::: DATA TO USE :::

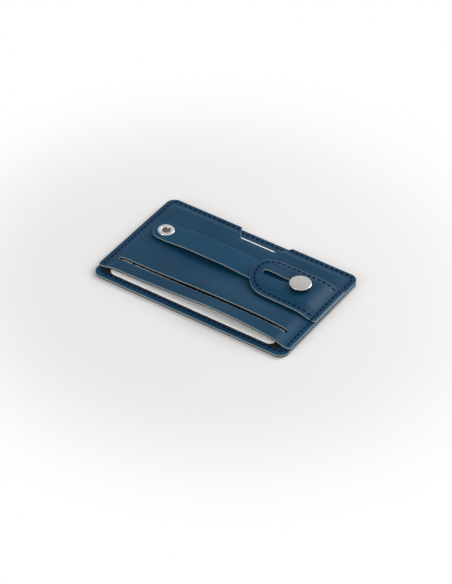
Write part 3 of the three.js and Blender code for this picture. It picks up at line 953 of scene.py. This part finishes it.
def pale_floor():
    bpy.ops.object.select_all(action="DESELECT")
    bpy.ops.mesh.primitive_plane_add(size=6, location=(0, 0, 0))
    floor = bpy.context.object
    floor.name = "floor"
    settings = {"Roughness": 0.7, "Base Color": linear("#EBE9E7"), "Specular IOR Level": 0.2}
    material, tree, shader, place = start_material("pale_floor", settings)
    distance = add_node(tree, "ShaderNodeVectorMath", {"operation": "LENGTH"}, [(0, place)])
    far = add_node(
        tree, "ShaderNodeMapRange",
        {"From Min": SHADOW_REACH[0], "From Max": SHADOW_REACH[1],
         "interpolation_type": "SMOOTHSTEP"},
        [("Value", distance.outputs["Value"])])
    rays = add_node(tree, "ShaderNodeLightPath", {})
    seen = add_node(
        tree, "ShaderNodeMath", {"operation": "MULTIPLY"},
        [(0, far.outputs[0]), (1, rays.outputs["Is Camera Ray"])])
    white = add_node(tree, "ShaderNodeEmission", {"Color": linear("#FFFFFF")})
    blend = add_node(
        tree, "ShaderNodeMixShader", {},
        [(0, seen.outputs[0]), (1, shader.outputs[0]), (2, white.outputs[0])])
    tree.links.new(blend.outputs[0], tree.nodes["Material Output"].inputs["Surface"])
    floor.data.materials.append(material)


def soft_light(name, place, size, power):
    light = bpy.data.lights.new(name, "AREA")
    light.shape = "RECTANGLE"
    light.size, light.size_y = size
    light.energy = power
    lamp = bpy.data.objects.new(name, light)
    lamp.location = place
    lamp.rotation_euler = Vector(place).to_track_quat("Z", "Y").to_euler()
    bpy.context.scene.collection.objects.link(lamp)


def soft_world(level):
    """Light from all round: white low down, dimmer overhead and towards -X."""
    world = bpy.data.worlds.new("studio")
    world.use_nodes = True
    tree = world.node_tree
    background = tree.nodes["Background"]
    background.inputs["Strength"].default_value = level
    direction = tree.nodes.new("ShaderNodeTexCoord").outputs["Generated"]
    height = add_node(tree, "ShaderNodeSeparateXYZ", {}, [("Vector", direction)])
    ramp = add_node(tree, "ShaderNodeValToRGB", {}, [("Fac", height.outputs["Z"])])
    stops = ((0.3, "#FFFFFF"), (0.85, "#B0B0B2"))
    for element, (position, colour) in zip(ramp.color_ramp.elements, stops):
        element.position = position
        element.color = linear(colour)
    side = add_node(
        tree, "ShaderNodeMapRange",
        {"From Min": -0.9, "From Max": -0.1, "To Min": 0.5, "To Max": 1},
        [("Value", height.outputs["X"])])
    dimmed = add_node(
        tree, "ShaderNodeMix", {"data_type": "RGBA", "blend_type": "MULTIPLY", "Factor": 1},
        [(6, ramp.outputs["Color"]), (7, side.outputs[0])])
    tree.links.new(dimmed.outputs[2], background.inputs["Color"])
    bpy.context.scene.world = world


def set_camera():
    data = bpy.data.cameras.new("camera")
    data.lens = CAMERA_LENS
    data.sensor_width = CAMERA_SENSOR
    camera = bpy.data.objects.new("camera", data)
    axes = Matrix((CAMERA_RIGHT, CAMERA_UP, CAMERA_BACK)).transposed().to_4x4()
    camera.matrix_world = Matrix.Translation(CAMERA_PLACE) @ axes
    bpy.context.scene.collection.objects.link(camera)
    bpy.context.scene.camera = camera


pale_floor()
soft_light("right_softbox", (0.42, 0.8, 0.55), (0.5, 0.5), 7.5)
soft_light("front_softbox", (-0.25, -0.9, 0.4), (0.6, 0.4), 2.5)
soft_world(1.1)
set_camera()
bpy.context.scene.view_settings.view_transform = "Standard"
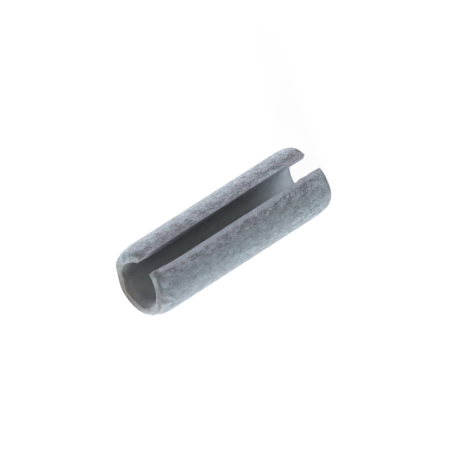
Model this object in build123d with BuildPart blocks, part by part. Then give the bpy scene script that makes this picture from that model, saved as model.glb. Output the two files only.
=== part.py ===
"""Heavy-duty slotted spring pin, 6 x 20, in its free state.

A blank of spring-steel strip is rolled into a tube with one open slot along its
whole length, and both ends are swaged to a blunt, rounded lead-in.
Millimetres.  The pin stands on one end: +Z runs along its axis, the origin is on
the axis at the lower end, and the slot opens towards -Y.
"""
import os
from math import hypot

from build123d import *

# ---- driving dimensions -----------------------------------------------------
pin_length = 20.0
free_diameter = 6.5  # over the strip, before the pin is driven in
strip_thickness = 1.2

lead_in_length = 1.4  # each swaged end, measured along the axis
end_diameter = 5.9  # where the lead-in's taper meets the end face
lead_in_blend_radius = 3.0  # from the straight wall into the taper

slot_width = 1.7  # between the strip's two edges, along the straight part
slot_mouth_width = 1.56  # between the same edges at the swaged ends
slot_blend_radius = 6.0  # from the slot's straight part into its mouths

outer_edge_radius = 0.38  # the strip's long edges, outside
end_corner_radius = 0.35  # the end faces' outer rim and the strip's four corners
inner_edge_radius = 0.1  # the strip's long edges inside and the bore's two mouths

# ---- worked out from them ---------------------------------------------------
outer_radius = free_diameter / 2
bore_radius = outer_radius - strip_thickness
end_radius = end_diameter / 2
mid_wall_radius = (bore_radius + end_radius) / 2
taper_top = pin_length - lead_in_length
half_slot = slot_width / 2
half_mouth = slot_mouth_width / 2
touch = 0.001  # two places closer than this are the same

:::

- PROBLEM TO SOLVE
Repeat the material word for word, in full.

- ANSWER TO THIS PROBLEM
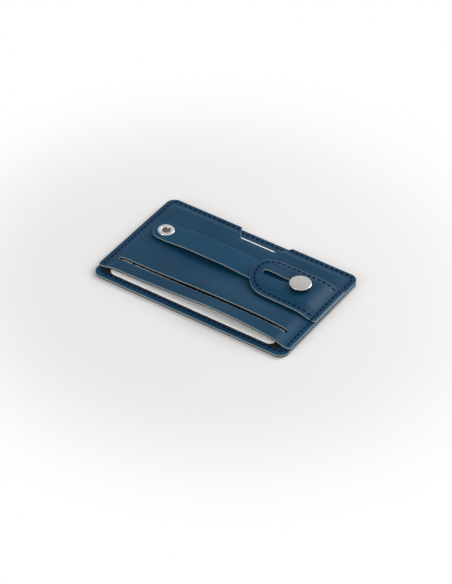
Write part 3 of the three.js and Blender code for this picture. It picks up at line 953 of scene.py. This part finishes it.
def pale_floor():
    bpy.ops.object.select_all(action="DESELECT")
    bpy.ops.mesh.primitive_plane_add(size=6, location=(0, 0, 0))
    floor = bpy.context.object
    floor.name = "floor"
    settings = {"Roughness": 0.7, "Base Color": linear("#EBE9E7"), "Specular IOR Level": 0.2}
    material, tree, shader, place = start_material("pale_floor", settings)
    distance = add_node(tree, "ShaderNodeVectorMath", {"operation": "LENGTH"}, [(0, place)])
    far = add_node(
        tree, "ShaderNodeMapRange",
        {"From Min": SHADOW_REACH[0], "From Max": SHADOW_REACH[1],
         "interpolation_type": "SMOOTHSTEP"},
        [("Value", distance.outputs["Value"])])
    rays = add_node(tree, "ShaderNodeLightPath", {})
    seen = add_node(
        tree, "ShaderNodeMath", {"operation": "MULTIPLY"},
        [(0, far.outputs[0]), (1, rays.outputs["Is Camera Ray"])])
    white = add_node(tree, "ShaderNodeEmission", {"Color": linear("#FFFFFF")})
    blend = add_node(
        tree, "ShaderNodeMixShader", {},
        [(0, seen.outputs[0]), (1, shader.outputs[0]), (2, white.outputs[0])])
    tree.links.new(blend.outputs[0], tree.nodes["Material Output"].inputs["Surface"])
    floor.data.materials.append(material)


def soft_light(name, place, size, power):
    light = bpy.data.lights.new(name, "AREA")
    light.shape = "RECTANGLE"
    light.size, light.size_y = size
    light.energy = power
    lamp = bpy.data.objects.new(name, light)
    lamp.location = place
    lamp.rotation_euler = Vector(place).to_track_quat("Z", "Y").to_euler()
    bpy.context.scene.collection.objects.link(lamp)


def soft_world(level):
    """Light from all round: white low down, dimmer overhead and towards -X."""
    world = bpy.data.worlds.new("studio")
    world.use_nodes = True
    tree = world.node_tree
    background = tree.nodes["Background"]
    background.inputs["Strength"].default_value = level
    direction = tree.nodes.new("ShaderNodeTexCoord").outputs["Generated"]
    height = add_node(tree, "ShaderNodeSeparateXYZ", {}, [("Vector", direction)])
    ramp = add_node(tree, "ShaderNodeValToRGB", {}, [("Fac", height.outputs["Z"])])
    stops = ((0.3, "#FFFFFF"), (0.85, "#B0B0B2"))
    for element, (position, colour) in zip(ramp.color_ramp.elements, stops):
        element.position = position
        element.color = linear(colour)
    side = add_node(
        tree, "ShaderNodeMapRange",
        {"From Min": -0.9, "From Max": -0.1, "To Min": 0.5, "To Max": 1},
        [("Value", height.outputs["X"])])
    dimmed = add_node(
        tree, "ShaderNodeMix", {"data_type": "RGBA", "blend_type": "MULTIPLY", "Factor": 1},
        [(6, ramp.outputs["Color"]), (7, side.outputs[0])])
    tree.links.new(dimmed.outputs[2], background.inputs["Color"])
    bpy.context.scene.world = world


def set_camera():
    data = bpy.data.cameras.new("camera")
    data.lens = CAMERA_LENS
    data.sensor_width = CAMERA_SENSOR
    camera = bpy.data.objects.new("camera", data)
    axes = Matrix((CAMERA_RIGHT, CAMERA_UP, CAMERA_BACK)).transposed().to_4x4()
    camera.matrix_world = Matrix.Translation(CAMERA_PLACE) @ axes
    bpy.context.scene.collection.objects.link(camera)
    bpy.context.scene.camera = camera


pale_floor()
soft_light("right_softbox", (0.42, 0.8, 0.55), (0.5, 0.5), 7.5)
soft_light("front_softbox", (-0.25, -0.9, 0.4), (0.6, 0.4), 2.5)
soft_world(1.1)
set_camera()
bpy.context.scene.view_settings.view_transform = "Standard"
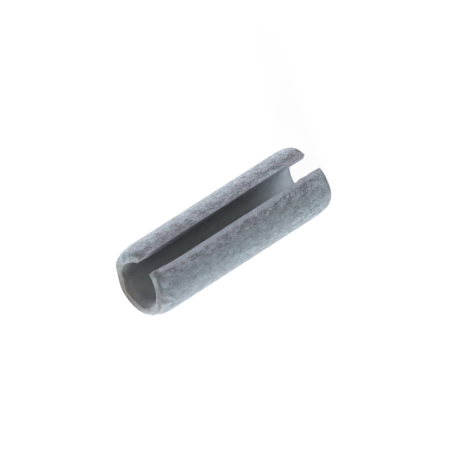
Model this object in build123d with BuildPart blocks, part by part. Then give the bpy scene script that makes this picture from that model, saved as model.glb. Output the two files only.
=== part.py ===
"""Heavy-duty slotted spring pin, 6 x 20, in its free state.

A blank of spring-steel strip is rolled into a tube with one open slot along its
whole length, and both ends are swaged to a blunt, rounded lead-in.
Millimetres.  The pin stands on one end: +Z runs along its axis, the origin is on
the axis at the lower end, and the slot opens towards -Y.
"""
import os
from math import hypot

from build123d import *

# ---- driving dimensions -----------------------------------------------------
pin_length = 20.0
free_diameter = 6.5  # over the strip, before the pin is driven in
strip_thickness = 1.2

lead_in_length = 1.4  # each swaged end, measured along the axis
end_diameter = 5.9  # where the lead-in's taper meets the end face
lead_in_blend_radius = 3.0  # from the straight wall into the taper

slot_width = 1.7  # between the strip's two edges, along the straight part
slot_mouth_width = 1.56  # between the same edges at the swaged ends
slot_blend_radius = 6.0  # from the slot's straight part into its mouths

outer_edge_radius = 0.38  # the strip's long edges, outside
end_corner_radius = 0.35  # the end faces' outer rim and the strip's four corners
inner_edge_radius = 0.1  # the strip's long edges inside and the bore's two mouths

# ---- worked out from them ---------------------------------------------------
outer_radius = free_diameter / 2
bore_radius = outer_radius - strip_thickness
end_radius = end_diameter / 2
mid_wall_radius = (bore_radius + end_radius) / 2
taper_top = pin_length - lead_in_length
half_slot = slot_width / 2
half_mouth = slot_mouth_width / 2
touch = 0.001  # two places closer than this are the same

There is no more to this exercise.